After I loaded several PDF files into Nook, I found that some books are shown “Unknown Author” and strange titles in “My Documents” directory, which lists all ebooks. The title and author information are taken from the PDF metadata, and obviously the software some publishers used did not set them properly.
For example, the book “the Facebook Era” written by Clara Shih, shows 013715318X.pdf as title and Unknown Author as Author.
J:\My Documents>pdfleo -i facebook.pdf
Morovia (R) pdfleo Server 32-bit Version 1.0 (build 4162)
Created: 03/24/2009 03:49:24 PM
Modified: 02/02/2010 08:20:45 PM
Application: Acrobat: pictwpstops filter 1.0
PDF Producer: PDFKit.NET 188.8.131.52
PDF Version: 1.6 (Acrobat 7.x)
Number of Pages: 254
Tagged PDF: No
Page Size: 6.01x9.25 in
The software used the book’s ISBN as title, and set empty string to Author (If the field does not exist in the file, PDFLeol displays N/A). It is more obvious when you look inside the file:
Metadata fields can also be viewed in Adobe Reader:
After pinpointing the problem, now it comes to fix. We need to set metadata to the PDF file so that the title and author display correctly in Nook (or Kindle, SONY reader etc.). Fortunately, PDFLeo is capable of modifying metdata with –info-dict switch.

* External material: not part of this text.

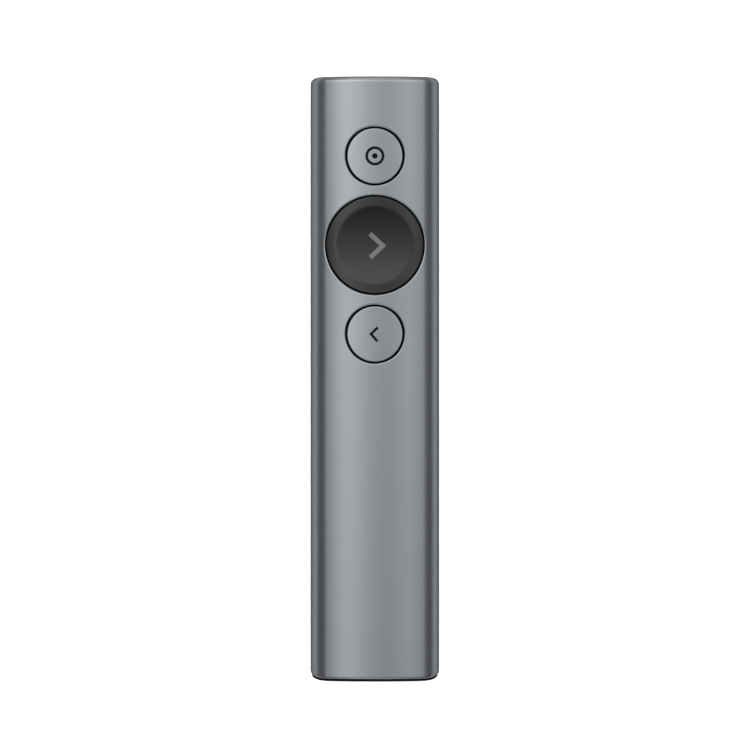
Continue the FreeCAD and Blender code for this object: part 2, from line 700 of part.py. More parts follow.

J:\My Documents>pdfleo --info-dict="Title=The Facebook Era;Author=Clara Shih" facebook.pdf facebook.new.pdf
Now the new file has the metadata corrected, which can be verified by loading the file in Adobe Reader:
After overwriting the existing file, Nook shows the title and author correctly.
Although I can fix one by one, I certainly hope that publishers can get the things correct at the first step. Here is my call - publishers, check your metadata before shipping the PDF version! You can use the PDFLeo tool for that purpose.